Here is waited upon by robots with the names of the X-Men and is told about the “awakening” of a new possible “High-Lord” in the persona of Sam Guthrie.


So Cable has to travel back through time to teach Sam how to be a man. The robots provide Cable with his “military accoutrements” for the journey and Mignola gives us this panel which, to my mind, is him totally making fun of Liefeld’s style.


This is so endearing I can’t help but want to hug Mignola. When your own creative team begins to publicly mock you and your “talents”, it is certainly time to move on. (Liefeld left Marvel shortly after this issue).

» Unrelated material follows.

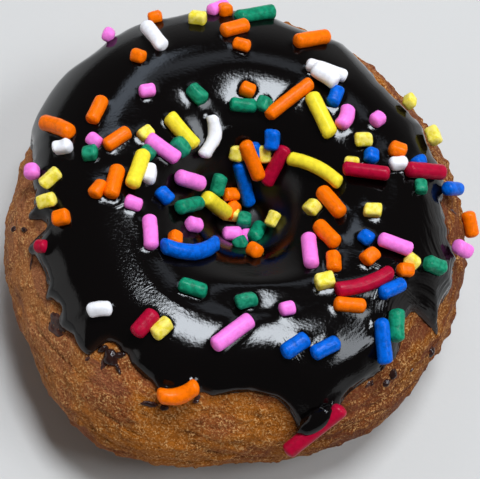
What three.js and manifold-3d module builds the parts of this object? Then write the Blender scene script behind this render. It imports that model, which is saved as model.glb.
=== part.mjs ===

Feeling all good about the way the comic read and looked and everything, I turn to the final page and


Liefeld has to remind us that there is still a continuity dependent story occurring and that he controls its course. The juxtaposing here between what Mignola and Nicieza had done and what Liefeld has ended the book with is as jarring as a spoonful of an ice-cream sundae followed by a spoonful of wasabi-covered cat vomit.

And to cement this point, Liefeld provides us with a “pin-up” at the very end,


which you should now compare to Mignola’s panel earlier and laugh yer frickin ass off.

So, that, in a nutshell, was my experience with X-Force #8. X-Force #8 is a true reminder of the old adage, “Don’t judge a book by its cover.” I was convinced that I would have to be cringing my way through pages and pages of Liefeld 90’s comic art dreck based solely on the cover and my very limited knowledge of what the hell X-Force even was. Instead I got a super surprise from Mignola and Nicieza and had a heck of a time.

Fifty cents for Mignola and Nicieza to be seemingly “taking the piss” out of Rob Liefeld’s excesses of the 1990’s was fifty cents well spent.

Thank you X-Force #8 for that, and thank you too Marvel Comics for allowing it to happen.